Surely, if we have learned anything from the sorry history of mankind, and, yes, of the church as well, it is this: That when it comes to human sin, what can be will be. If it is possible for us to evangelize without loving people we will do it.
The apostle Paul said it is indeed possible, and what else can we make of our actions since Roe v. Wade? On pretext of delivering “what Christ most wants from His church” we’ve turned a blind eye to the ruthless slaughter of almost 20% of our population while, with infinite irony, spieling on about the love of God like so many soulless tape-recorders.
Jesus deliberately put love above evangelism, purposely gave us a Greater Commission, not only to keep us from valuing things above people, but also, paradoxically, to insure the effectiveness of our evangelism. Remarking on human nature, English Puritan Richard Baxter observed that, “If they can see you love them, you can say anything to them.”

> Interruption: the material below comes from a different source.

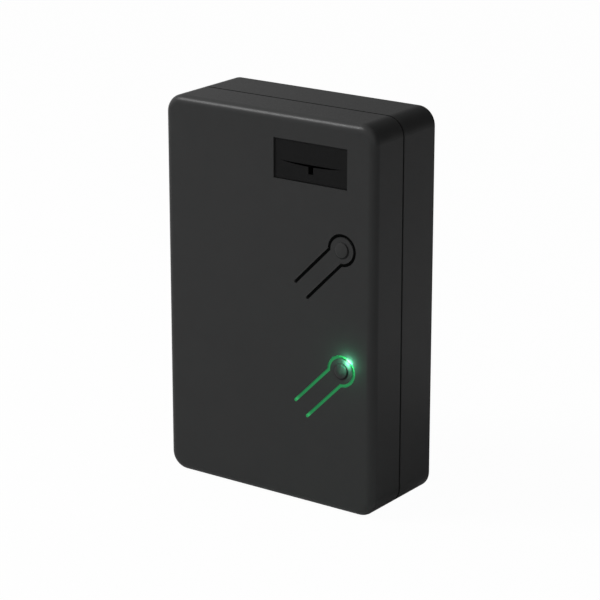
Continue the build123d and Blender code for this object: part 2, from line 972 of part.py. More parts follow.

Putting the Greater Commission ahead of the Great Commission as Christ intended is a win/win proposition. Priority really is everything.
* * *
Here underneath the parabolic air
The angel chiseled out the oracle
In prolix verse on stone, describing there
The Poet’s anapestic canticle.
No sooner had the wondrous words appeared
Than we mistook for narrative His art,
And thinking He sought only to be feared
We overlooked the passion in His heart.
For not until He came Himself and wrote
In crimson ink the serenade sublime
Did we perceive His true intent or note
How He in love made death and life to rhyme;
And fervent that it no more be obscured
He summed His poem in a single Word.